Glowplugs are found inside diesel engines, which use force of compression to ignite the fuel/air mixture instead of the conventional spark plug that appears in petrol engines.
However, compression ignition means diesel can be a bit reluctant to start, especially when it's cold. Hence, the glowplug.
It is a small cylindrical piece of metal with a heating element at one end. When the ignition of the vehicle is turned on, an electrical current is sent to the glowplug, which then start to glow hot.
When the fuel is squirted into the cylinder and the fuel/air mixture is compressed the glowplug helps to ignite everything, even when the engine itself is too cold to perform the task on its own.
This greatly reduces the time taken to crank a diesel engine into life, thereby placing much less strain on the vehicle’s battery.

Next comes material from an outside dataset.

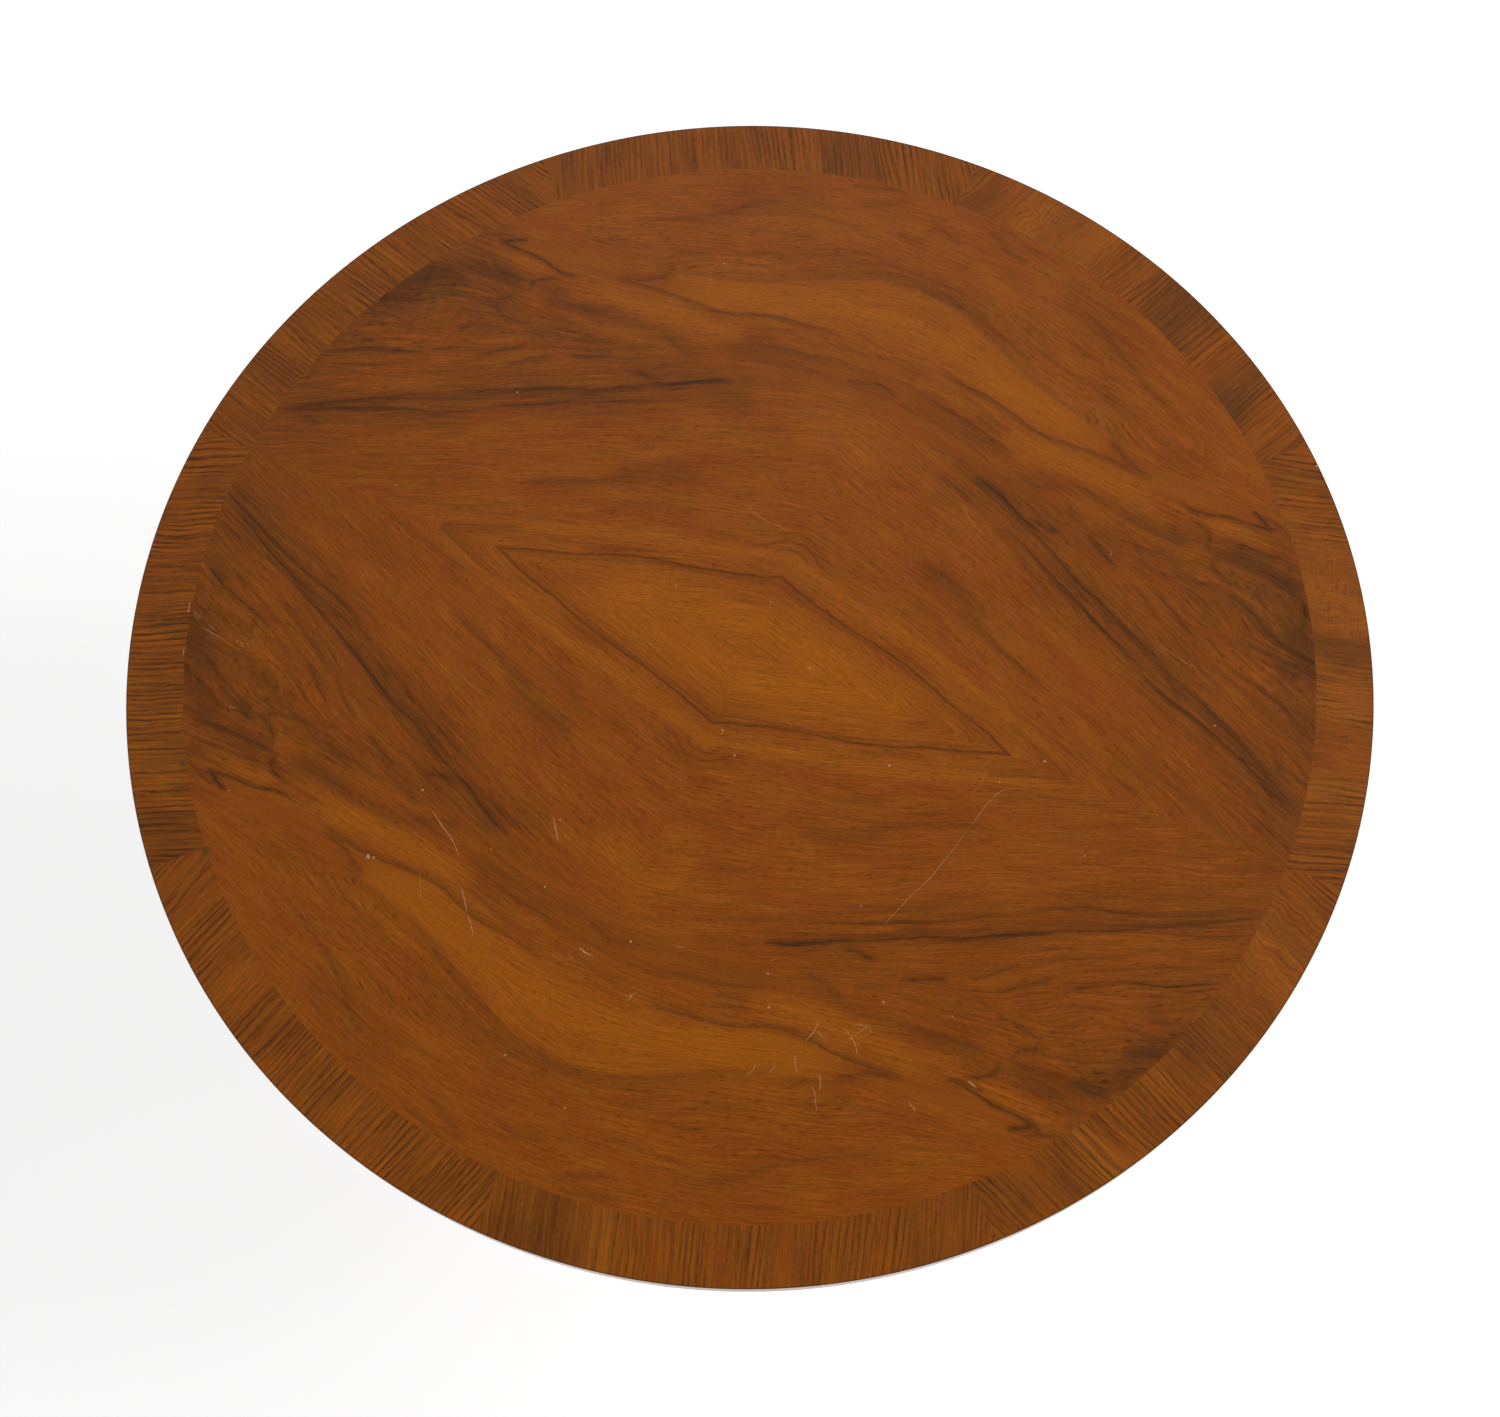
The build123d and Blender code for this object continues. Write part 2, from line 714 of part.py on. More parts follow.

Modern glowplugs heat up much more quickly than those in older engines. When the driver turns on the ignition in a modern diesel vehicle, the glowplug symbol (a curly wire) is usually illuminated for just two or three seconds; when it goes out the engine is ready to be started.
However, in older vehicles, glowplugs took much longer to heat up, and there was no indicator on the car’s dashboard to inform the driver that the engine was ready to be cranked in to life.
Instead, the driver would have to switch on the ignition, and count in their head for as long as 20 seconds before the engine was ready to be started.
Advances in engine technology are not the only reason that glowplugs take less time to warm up; diesel fuel itself is much more advanced than it used to be, and so suffers far less from the problem of ‘waxing’ (basically becoming more solid) at low temperatures.